The effectiveness of a library lies in the way it puts forth its services to the community of students and teachers. The management of college libraries has become more complex due to the explosion of knowledge, increases in user population, new demands for information sources, variety and volume of information sources, lack of funds and steep prices increases, and the impact of information technologies. These influences call for new types of management techniques, and for evaluation and assessment of programs and services.

Assessment and Accreditation Council (NAAC)

The National Assessment and Accreditation Council (NAAC) is an autonomous body established by the University Grants Commission (UGC) of India to assess and accredit institutions of higher education in the country. It is an outcome of the recommendations of the National Policy in Education (1986) that laid special emphasis on upholding the quality of higher education in India. The system of higher education in India has expanded rapidly during the last fifty years. There have been criticisms that the country has permitted the mushrooming of institutions of higher education with substandard facilities and consequent dilution of standards. To address the issues of deterioration in quality, the National Policy on Education (1986) and the Plan of Action (POA-1992) that spelt out the strategic plans for the policies, advocated the establishment of an independent national accreditation body. Consequently, the NAAC was established in 1994 with its headquarters at Bangalore.

Vision and Mission

NAAC states that:

The activities and plans of the NAAC are guided by its vision and mission that focus on making quality assurance an integral part of the functioning of higher education institutions.

The vision of the NAAC is to make quality the defining element of higher education in India through a combination of self and external quality evaluation, promotion and sustenance initiatives.

The mission statement of the NAAC defines the following key tasks:

  • To arrange for periodic assessment and accreditation of institutions of higher education or units thereof, or specific academic programme or projects.
  • To stimulate the academic environment for promotion of quality of teaching-learning and research in higher education institutions.
  • To encourage self-evaluation, accountability, autonomy, and innovations in higher education.
  • To undertake quality-related research studies, consultancy, and training programme.
  • To collaborate with other stakeholders of higher education for quality evaluation, promotion, and sustenance.

Methodology

NAAC follows a three-stage assessment process:

  • The preparation and submission of a self-study report by the unit of assessment.
  • The on-site visit of the peer team for validation of the self-study report and for recommending the assessment outcome to the NAAC.
  • The final decision by the Executive Committee of the NAAC.

Objectives of the Study

1. To trace the history and review the development of college education and library management at Degree Colleges of the minority-communities in India and Andhra Pradesh.

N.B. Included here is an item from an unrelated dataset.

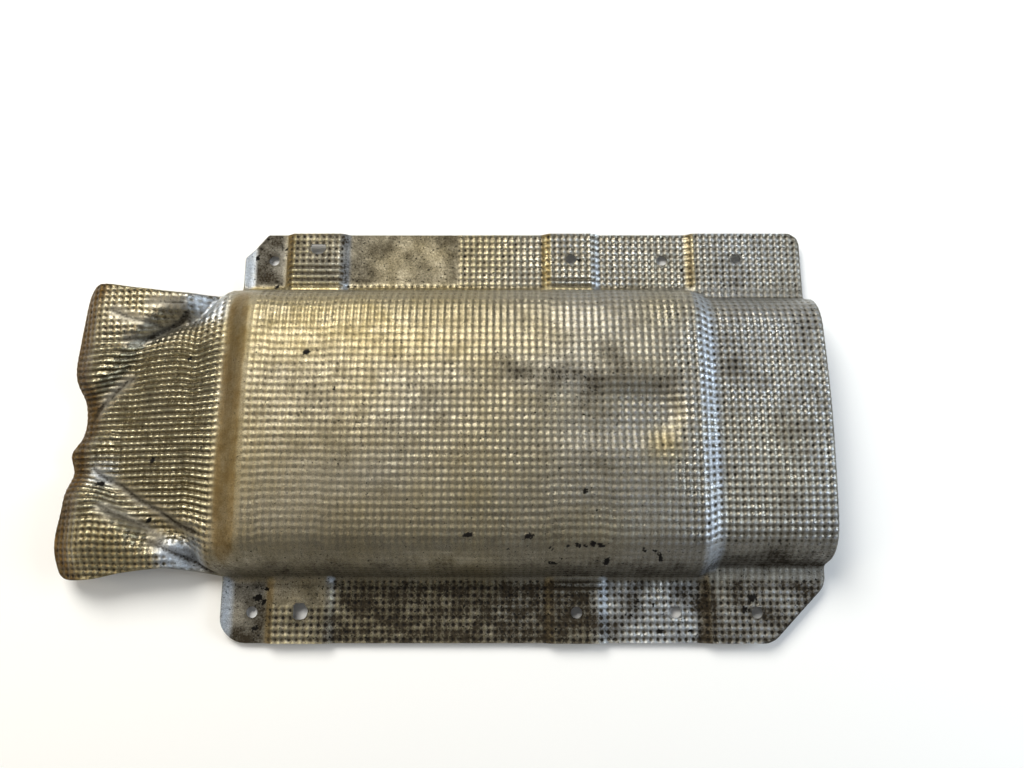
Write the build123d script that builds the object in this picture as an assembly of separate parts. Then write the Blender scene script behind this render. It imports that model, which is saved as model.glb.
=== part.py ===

2. To survey personally the existing physical conditions.

3. To study the administrative procedures.

4. To study the human resources management and workforce availability

5. To study collection management, technical processing, shelving, inventory, weeding, and so on.

6. To study the quality and variety of services being offered in these libraries.

7. To verify whether NAAC library standards are being followed.

8. To study the extent of computer use or phases of computerization; availability of systems, type of software being used.

Need for the Study

A literature search shows that not many studies have been done on this topic in India nor reported to have been undertaken specifically on minority communities.

Methodology

The survey method was adopted to study the existing physical conditions and management of libraries of all the Seventeen (Aided) degree colleges of minority-communities in Andhra Pradesh. Data was collected through structured questionnaires, which were administered personally, and also through interview supported by schedules, observation, and reference of registers.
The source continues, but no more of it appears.